Take a look at the diagram on the right. Assume that the voltage source supplies a 1V/10kHz signal (this means: the amplitude is 1V and the frequency is 10kHz = 10000Hz).

The impedance of inductor L will be X_{L} =
2∙π∙10^{4}∙10^{-3} =
62.8Ω. The output voltage (voltage across inductor L) will be
1V∙(X_{L}/(Z_{R+L})), where
Z_{R+L} is the total impedance of R and L. Because an
inductor, just like a capacitor, causes a phase shift in in the current
flow, we cannot just state that Z_{R+L} = R +
X_{L}. Using some complex math we can prove
that:

**Z _{R+L} =
√(R^{2}+X_{L}^{2})**.

In our case Z_{R+L} =
√(1k^{2}+62.8^{2}) =
1002Ω. Thus, the output voltage is 1V∙(62.8/1002) = 0.0627V.

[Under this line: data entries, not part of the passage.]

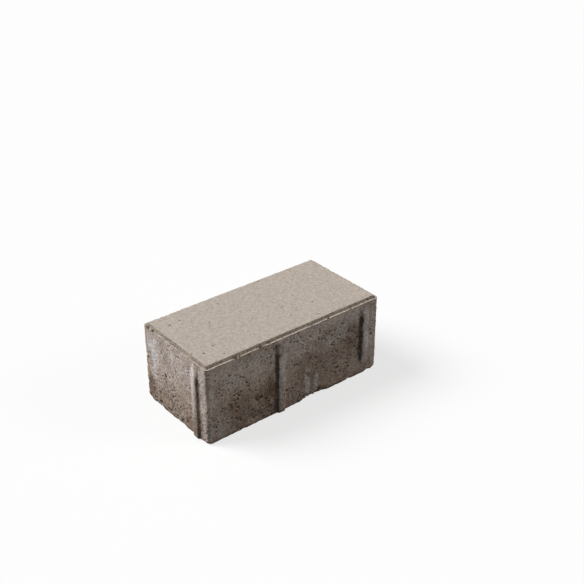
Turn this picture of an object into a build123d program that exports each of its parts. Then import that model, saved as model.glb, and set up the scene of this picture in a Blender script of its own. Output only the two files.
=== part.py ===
from build123d import *
import os

# Concrete paving stone, one vibration-pressed block of earth-moist concrete.
# Frame: origin at the middle of the underside, +X along the length, +Z up to the wearing face.
# All sizes in millimetres.

# Grid that the stone is laid on, and the open joint that is left round it.
module_length = 200.0
module_width = 100.0
joint = 3.0
thickness = 80.0

# The block itself.
body_length = module_length - joint
body_width = module_width - joint
corner_radius = 3.2

# Rim of the wearing face, pressed down by the bevelled shoe of the press:
# a flat lip outside, then a slope up to the wearing face.
lip_width = 1.2
slope_width = 2.6
rim_drop = 2.4

# Spacer ribs on the sides. Every module edge carries one, set off towards its right-hand end
# (seen from outside), so that the ribs of two neighbours never meet.
rib_unit = module_width
rib_offset = 18.5
rib_foot_width = 10.8
rib_crest_width = 6.0
rib_projection = 2.2
rib_crest_rounding = 0.8
rib_start_below_lip = 1.5
rib_run_in = 10.0
rib_root = 4.0

# Underside arris.
arris_bevel = 1.0

# Levels that follow from the sizes above.
lip_level = thickness - rim_drop
rib_top = lip_level - rib_start_below_lip
rib_full = rib_top - rib_run_in


def rounded_plate(inset, level):
    """Outline of the block drawn in by a distance, lying at a level."""
    return Plane.XY.offset(level) * RectangleRounded(
        body_length - 2 * inset,
        body_width - 2 * inset,
        max(corner_radius - inset, 1.0),
    )


def make_body():
    """Block with its pressed rim and bevelled underside arris."""
    block = extrude(rounded_plate(0.0, 0.0), amount=lip_level)
    underside = block.faces().sort_by(Axis.Z)[0]
    block = chamfer(underside.edges(), arris_bevel)
    shoulder = loft(
        [
            rounded_plate(lip_width, lip_level),
            rounded_plate(lip_width + slope_width, thickness),
        ],
        ruled=True,
    )
    return block + shoulder


def make_rib():
    """One spacer rib on a face at y = 0, standing out towards -Y, with its foot on z = 0.

    Its section is a trapezoid with a rounded crest. Below the lip it runs in from nothing to its
    full height, so that a stone slides down past its neighbour.
    """
    section = Polyline(
        (-rib_foot_width / 2, rib_root),
        (-rib_foot_width / 2, 0),
        (-rib_crest_width / 2, -rib_projection),
        (rib_crest_width / 2, -rib_projection),
        (rib_foot_width / 2, 0),
        (rib_foot_width / 2, rib_root),
        close=True,
    )
    profile = make_face(section)
    crest = profile.vertices().sort_by(Axis.Y)[0:2]
    profile = fillet(crest, rib_crest_rounding)
    bar = extrude(profile, amount=rib_top + 1)
    side_line = Polyline(
        (rib_root, 0),
        (-rib_projection + arris_bevel, 0),
        (-rib_projection, arris_bevel),
        (-rib_projection, rib_full),
        (0, rib_top),
        (rib_root, rib_top + 1),
        close=True,
    )
    side = make_face(Plane.YZ * side_line)
    envelope = extrude(side, amount=rib_foot_width, both=True)
    return bar & envelope


def rib_places():
    """Positions of the ribs on one half of the outline: one long side and one short side.

    Each is given as (x, y, turn about Z) and the other half follows by half a turn.
    """
    places = []
    count_long = round(module_length / rib_unit)
    for index in range(count_long):
        right_end = -module_length / 2 + (index + 1) * rib_unit
        places.append((right_end - rib_offset, -body_width / 2, 0))
    count_short = round(module_width / rib_unit)
    for index in range(count_short):
        right_end = module_width / 2 - (index + 1) * rib_unit
        places.append((-body_length / 2, right_end + rib_offset, -90))
    return places


def make_stone():
    """The whole stone: block, rim and ribs in one piece."""
    stone = make_body()
    rib = make_rib()
    for half_turn in (0, 180):
        for x, y, turn in rib_places():
            stone = stone + Rot(0, 0, half_turn) * Pos(x, y, 0) * Rot(0, 0, turn) * rib
    return stone


os.makedirs("parts", exist_ok=True)
paving_stone = make_stone().solids().sort_by(SortBy.VOLUME)[-1]
export_step(paving_stone, "parts/paving_stone.step")
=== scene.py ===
import random
from math import pi, radians, sqrt

import bmesh
import bpy
from bpy.props import FloatProperty, FloatVectorProperty, IntProperty, PointerProperty
from bpy.types import Operator, Panel, PropertyGroup
from mathutils import Matrix, Vector, kdtree, noise


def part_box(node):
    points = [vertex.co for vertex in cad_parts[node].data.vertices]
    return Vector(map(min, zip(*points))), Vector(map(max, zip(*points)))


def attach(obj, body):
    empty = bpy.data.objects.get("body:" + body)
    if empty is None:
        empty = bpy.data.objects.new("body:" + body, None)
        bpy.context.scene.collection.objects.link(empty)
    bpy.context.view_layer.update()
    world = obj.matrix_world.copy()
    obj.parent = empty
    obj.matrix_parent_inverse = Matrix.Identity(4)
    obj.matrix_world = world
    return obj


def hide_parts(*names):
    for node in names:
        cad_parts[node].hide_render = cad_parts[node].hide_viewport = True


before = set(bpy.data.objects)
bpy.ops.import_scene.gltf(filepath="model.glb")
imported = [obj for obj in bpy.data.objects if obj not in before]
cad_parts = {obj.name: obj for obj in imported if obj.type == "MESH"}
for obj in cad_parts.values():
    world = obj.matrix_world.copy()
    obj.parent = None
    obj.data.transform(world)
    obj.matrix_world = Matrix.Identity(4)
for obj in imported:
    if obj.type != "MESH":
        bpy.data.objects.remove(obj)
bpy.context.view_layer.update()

bl_info = {
    "name": "Concrete Paving Stone",
    "version": (1, 0, 0),
    "blender": (4, 5, 0),
    "location": "3D View > Sidebar > Paving",
    "description": "Casts a vibration-pressed paving stone and lights it in a plain studio",
    "category": "Object",
}

MM = 0.001
NODE_LOW, NODE_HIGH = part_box("paving_stone")


def hex_linear(code):
    """An sRGB hex colour as linear red, green and blue."""
    parts = [int(code[i : i + 2], 16) / 255 for i in (1, 3, 5)]
    return tuple(c / 12.92 if c <= 0.04045 else ((c + 0.055) / 1.055) ** 2.4 for c in parts)


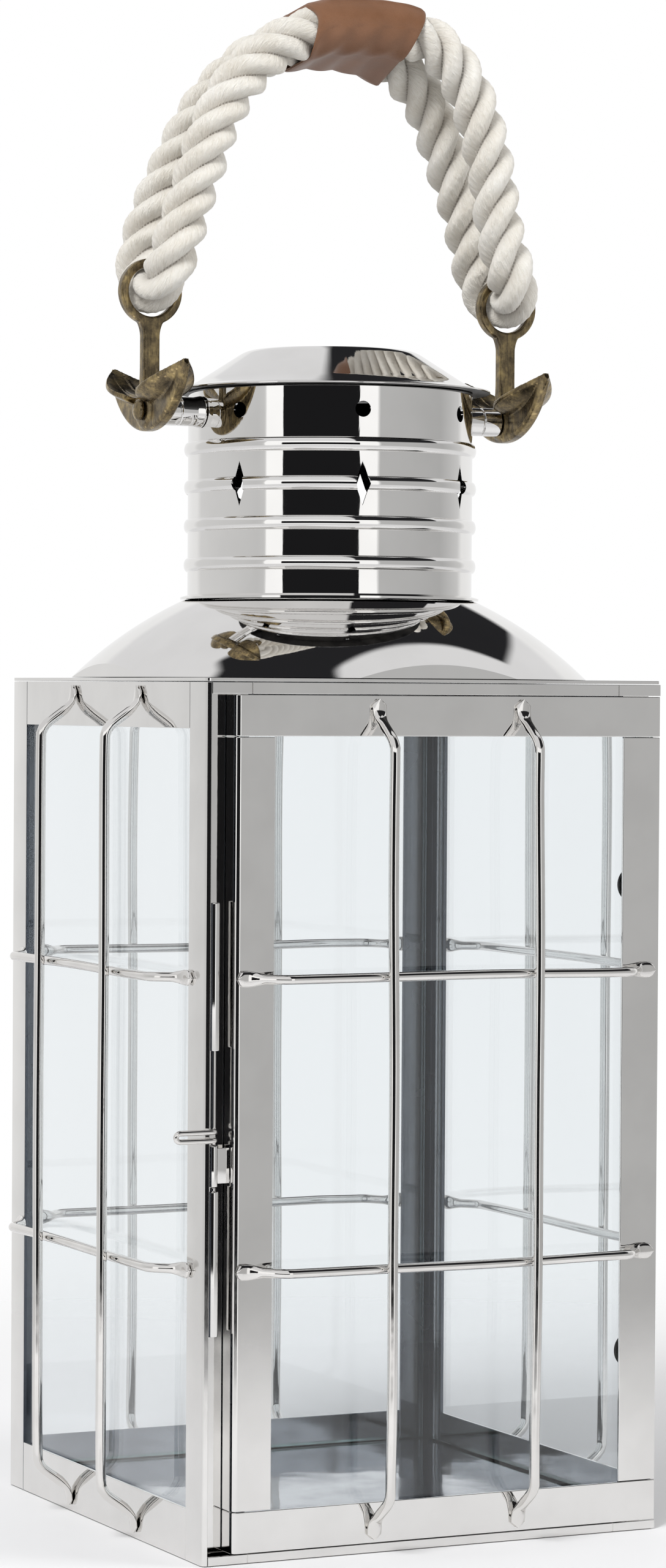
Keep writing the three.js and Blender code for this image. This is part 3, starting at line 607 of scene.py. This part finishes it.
def make_grip():
    """The leather sleeve: wrapped round both strands and lapped along the top, with a slanted right end."""
    low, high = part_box("leather_grip")
    leather, ease = 0.0016, 0.0007
    stations, around = 54, 120
    angles = around_once(around)
    out = np.column_stack((np.cos(angles), np.sin(angles)))
    drop = (1 - out[:, 1]) / 2

    def strand(side):
        """Height and depth of the front (-1) or rear (1) strand at an x inside the grip."""
        near = rope_curve[(np.sign(rope_curve[:, 1]) == side) & (rope_curve[:, 2] > 0.56)]
        near = near[np.argsort(near[:, 0])]
        return lambda x: np.column_stack([np.interp(x, near[:, 0], near[:, i]) for i in (1, 2)])

    front_at, rear_at = strand(-1), strand(1)

    def section(t, radius, lapped):
        """The ring at a share t of the grip's length; the outer skin has a lap along its top."""
        start = low.x + 0.0008 * np.sin(3 * angles)
        end = high.x - 0.0003 - 0.0090 * drop ** 1.2 - 0.0005 * (1 + np.sin(2 * angles + 1))
        x = start + (end - start) * t
        front, rear = front_at(x), rear_at(x)
        centre = np.where(out[:, :1] > 0, rear, front)
        belly = out[:, 1] < 0
        swell = 0.0004 * np.sin(x * 2 * math.pi / 0.0123 + 3 * angles) * (0.3 + 0.7 * belly)
        reach = radius + swell + 0.0012 * belly * -out[:, 1] * np.clip((x - 0.012) / 0.02, 0, 1)
        if lapped:
            turn = (angles - math.radians(76)) % (2 * math.pi)
            reach = reach + 0.0011 * np.clip(1 - turn / 1.2, 0, 1) * (turn > 0.02)
        return np.column_stack((x, centre + out * reach[:, None]))

    inner, outer = ROPE_D / 2 + ease, ROPE_D / 2 + ease + leather
    ts = np.linspace(0, 1, stations)
    rings = [section(t, outer - 0.0004 * (t in (0, 1)), True) for t in ts]
    rings += [section(t, inner + 0.0003 * (t in (0, 1)), False) for t in ts[::-1]]
    piece("leather_sleeve", loft("grip", rings, closed=True), [LEATHER], "leather_grip", sharp=50)


make_grip()

# ---- wire guards ----

FACE_TURN = {"rear": 0, "left": math.pi / 2, "right": -math.pi / 2, "front": math.pi}
FOOT = {"upright": (7 * MM, 11 * MM), "level": (8 * MM, 9 * MM)}  # flat foot, then slant
FOOT_AXIS = HALF + 0.0011  # a foot's middle, from the lantern's axis
FOOT_WIDE, FOOT_THICK = 0.0031, 0.00105  # half sizes of the hammered end


def eased_path(points, rounds=3):
    """Corners cut again and again, with the ends kept."""
    points = [np.array(p, float) for p in points]
    for _ in range(rounds):
        out = [points[0]]
        for a, b in zip(points, points[1:]):
            out += [a * 0.75 + b * 0.25, a * 0.25 + b * 0.75]
        points = [*out, points[-1]]
    return np.array(points)


def make_guard(node, face, kind):
    """A bent wire whose two ends are hammered flat on the frame."""
    back = Matrix.Rotation(-FACE_TURN[face], 3, "Z")
    corners = [back @ Vector(c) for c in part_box(node)]
    low = np.array([min(c[i] for c in corners) for i in range(3)])
    high = np.array([max(c[i] for c in corners) for i in range(3)])
    run, cross = (2, 0) if kind == "upright" else (0, 2)
    radius = (high[cross] - low[cross]) / 2 * 1.03
    stand = high[1] - radius
    foot, slant = FOOT[kind]
    bend = 2.5 * MM
    half = [(0, FOOT_AXIS), (foot - bend, FOOT_AXIS), (foot + bend / 2, FOOT_AXIS + bend / 2),
            (foot + slant - bend, stand - bend), (foot + slant, stand - bend / 3),
            (foot + slant + bend, stand)]
    span = high[run] - low[run]
    stations = half + [(span - s, o) for s, o in reversed(half)]
    path, length = resampled(eased_path([(s, o, 0) for s, o in stations]), 150)
    rng = random.Random(node)
    phases = [rng.uniform(0, 6.28) for _ in range(4)]
    angles = around_once(20)
    tangents = np.gradient(path, axis=0)
    tangents /= np.linalg.norm(tangents, axis=1)[:, None]
    rings = []
    for i, (s, out, _) in enumerate(path):
        end = min(i, len(path) - 1 - i) / (len(path) - 1) * length
        free = min(1, max(0, (end - 0.012) / 0.03))
        wander = (0.00035 * math.sin(s * 19 + phases[0]) + 0.00018 * math.sin(s * 47 + phases[1])) * free
        flat = 1 - min(1, max(0, (end - 0.0055) / 0.006))
        tip = math.sqrt(max(0.02, 1 - max(0, 1 - end / 0.0028) ** 2))
        wide = (radius * (1 - flat) + FOOT_WIDE * flat) * tip
        thick = radius * (1 - flat) + FOOT_THICK * flat
        place = np.zeros(3)
        place[run], place[cross], place[1] = low[run] + s, (low[cross] + high[cross]) / 2 + wander, out
        normal = np.zeros(3)
        normal[run], normal[1] = -tangents[i][1], tangents[i][0]
        side = np.zeros(3)
        side[cross] = 1
        rings.append(place + np.outer(np.cos(angles) * wide, side) + np.outer(np.sin(angles) * thick, normal))
    mesh = moved(loft(node, rings), Matrix.Rotation(FACE_TURN[face], 4, "Z"))
    piece("wire_" + node, mesh, [WIRE], node, sharp=60)


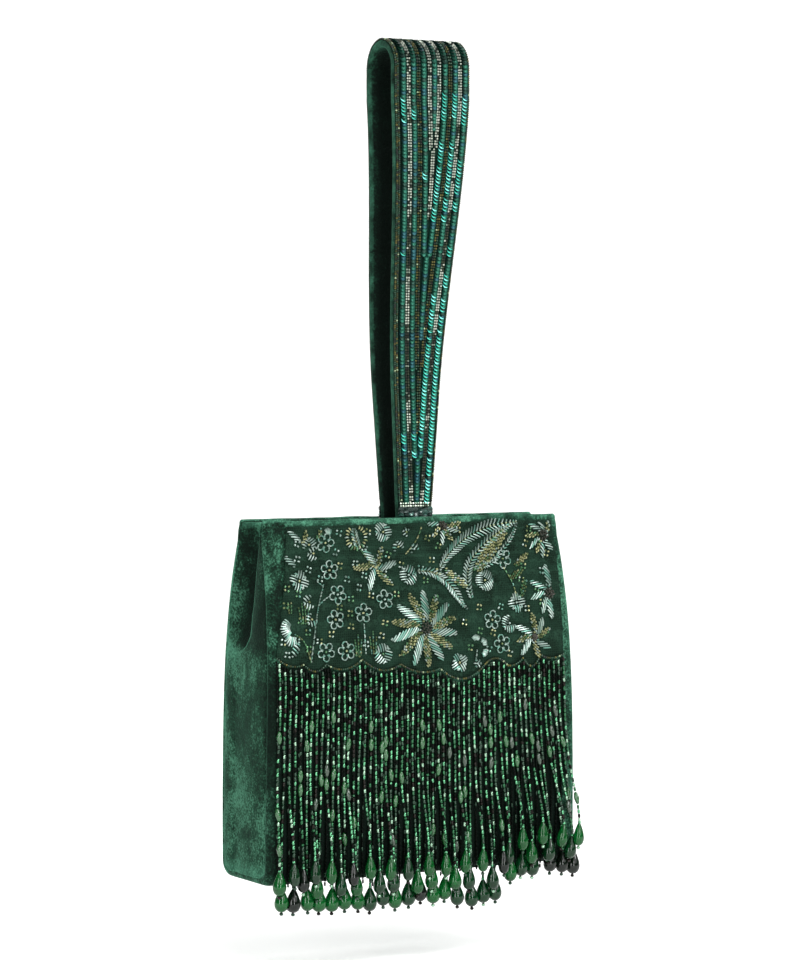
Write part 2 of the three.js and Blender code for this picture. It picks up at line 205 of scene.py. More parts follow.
def arched_wire(sides, rings, rise):
    """A unit length of coiled wire along X, rising in its middle and thinner at its ends."""
    stations = []
    for i in range(rings):
        t = i / (rings - 1)
        taper = 0.55 + 0.45 * math.sin(math.pi * clamp(t, 0.08, 0.92)) ** 0.5
        lift = rise * math.sin(math.pi * t)
        stations.append([(t - 0.5, taper * c, taper * s + lift) for c, s in circle(sides)])
    return ring_solid(stations, flip=True)


def pack_solid(points, faces):
    loops = np.array([i for f in faces for i in f], np.int32)
    sizes = np.array([len(f) for f in faces], np.int32)
    return np.array(points, float), loops, sizes


def turned(a, b, angle):
    """Two axes at right angles, turned in their plane from a towards b."""
    return a * math.cos(angle) + b * math.sin(angle), b * math.cos(angle) - a * math.sin(angle)


def draw(rng, weights):
    """The number of a look, drawn by those weights."""
    return rng.choices(range(len(weights)), weights)[0]


class Pile:
    """Many small solids that end up as one mesh. Placed in millimetres."""

    def __init__(self):
        self.points, self.loops, self.sizes, self.looks = [], [], [], []
        self.count = 0

    def add(self, solid, turn, place, look=0):
        points, loops, sizes = solid
        self.points.append(points @ np.asarray(turn).T + np.asarray(place))
        self.loops.append(loops + self.count)
        self.sizes.append(sizes)
        self.looks.append(np.full(len(sizes), look, np.int32))
        self.count += len(points)

    def build(self, name, materials, shade_smooth=False):
        points = np.concatenate(self.points) * MM
        points[:, 2] += BASE
        loops = np.concatenate(self.loops)
        sizes = np.concatenate(self.sizes)
        return mesh_object(name, points, loops, sizes, materials, np.concatenate(self.looks), shade_smooth)


def mesh_object(name, points, loops, sizes, materials, looks=None, shade_smooth=True):
    mesh = bpy.data.meshes.new(name)
    mesh.vertices.add(len(points))
    mesh.vertices.foreach_set("co", np.asarray(points, np.float32).ravel())
    mesh.loops.add(len(loops))
    mesh.loops.foreach_set("vertex_index", loops.astype(np.int32))
    mesh.polygons.add(len(sizes))
    starts = np.concatenate([[0], np.cumsum(sizes)[:-1]]).astype(np.int32)
    mesh.polygons.foreach_set("loop_start", starts)
    for m in materials:
        mesh.materials.append(m)
    if looks is not None:
        mesh.polygons.foreach_set("material_index", looks)
    mesh.polygons.foreach_set("use_smooth", np.full(len(sizes), shade_smooth))
    mesh.update(calc_edges=True)
    mesh.validate()
    obj = bpy.data.objects.new(name, mesh)
    bpy.context.scene.collection.objects.link(obj)
    return obj


def sheet_mesh(name, face, back, material, wrap=False):
    """A closed sheet between two matching grids of points, in metres."""
    face, back = np.asarray(face, float), np.asarray(back, float)
    rows, cols = face.shape[:2]
    points = np.concatenate([face.reshape(-1, 3), back.reshape(-1, 3)])
    side = rows * cols
    faces = []
    span = cols if wrap else cols - 1
    for r in range(rows - 1):
        for c in range(span):
            n = (c + 1) % cols
            a, b, d, e = r * cols + c, r * cols + n, (r + 1) * cols + n, (r + 1) * cols + c
            faces.append((a, b, d, e))
            faces.append((side + a, side + e, side + d, side + b))
    for c in range(span):
        n = (c + 1) % cols
        faces.append((n, c, side + c, side + n))
        last = (rows - 1) * cols
        faces.append((last + c, last + n, side + last + n, side + last + c))
    if not wrap:
        for r in range(rows - 1):
            a, e = r * cols, (r + 1) * cols
            faces.append((a, e, side + e, side + a))
            b, d = r * cols + cols - 1, (r + 1) * cols + cols - 1
            faces.append((d, b, side + b, side + d))
    if signed_volume(points, faces) < 0:
        faces = [f[::-1] for f in faces]
    _, loops, sizes = pack_solid([(0, 0, 0)], faces)
    return mesh_object(name, points, loops, sizes, [material])


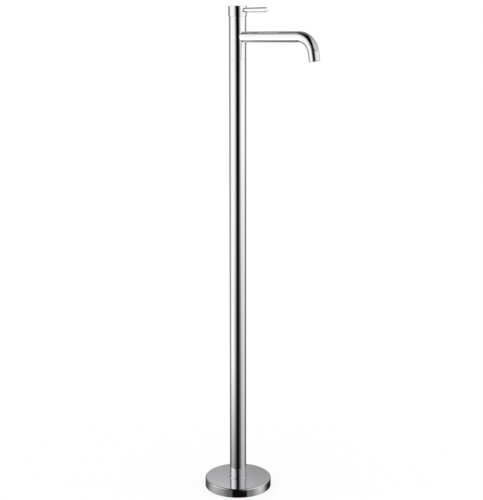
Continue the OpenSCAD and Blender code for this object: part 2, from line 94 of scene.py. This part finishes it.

(By the way, an inductor causes a +90 degrees phase shift, while a capacitor causes a -90 degrees phase shift.)

Now assume that the voltage source supplies a 1V/10MHz signal. The
impedance of inductor L will then be X_{L} =
2∙π∙10^{7}∙10^{-3} =
62.8kΩ. So Z_{R+L} =
√(1k^{2}+62.8k^{2}) =
62.8k. This is the same as X_{L}, so the output
voltage will be 1V. So we created a very simple frequency filter with just
a resistor and a inductor.

In this case we created a so called high pass filter (HPF) since high frequency signals pass this filter easily while frequency signals are suppressed. If you swap R and L, you create a low pass filter (LPF).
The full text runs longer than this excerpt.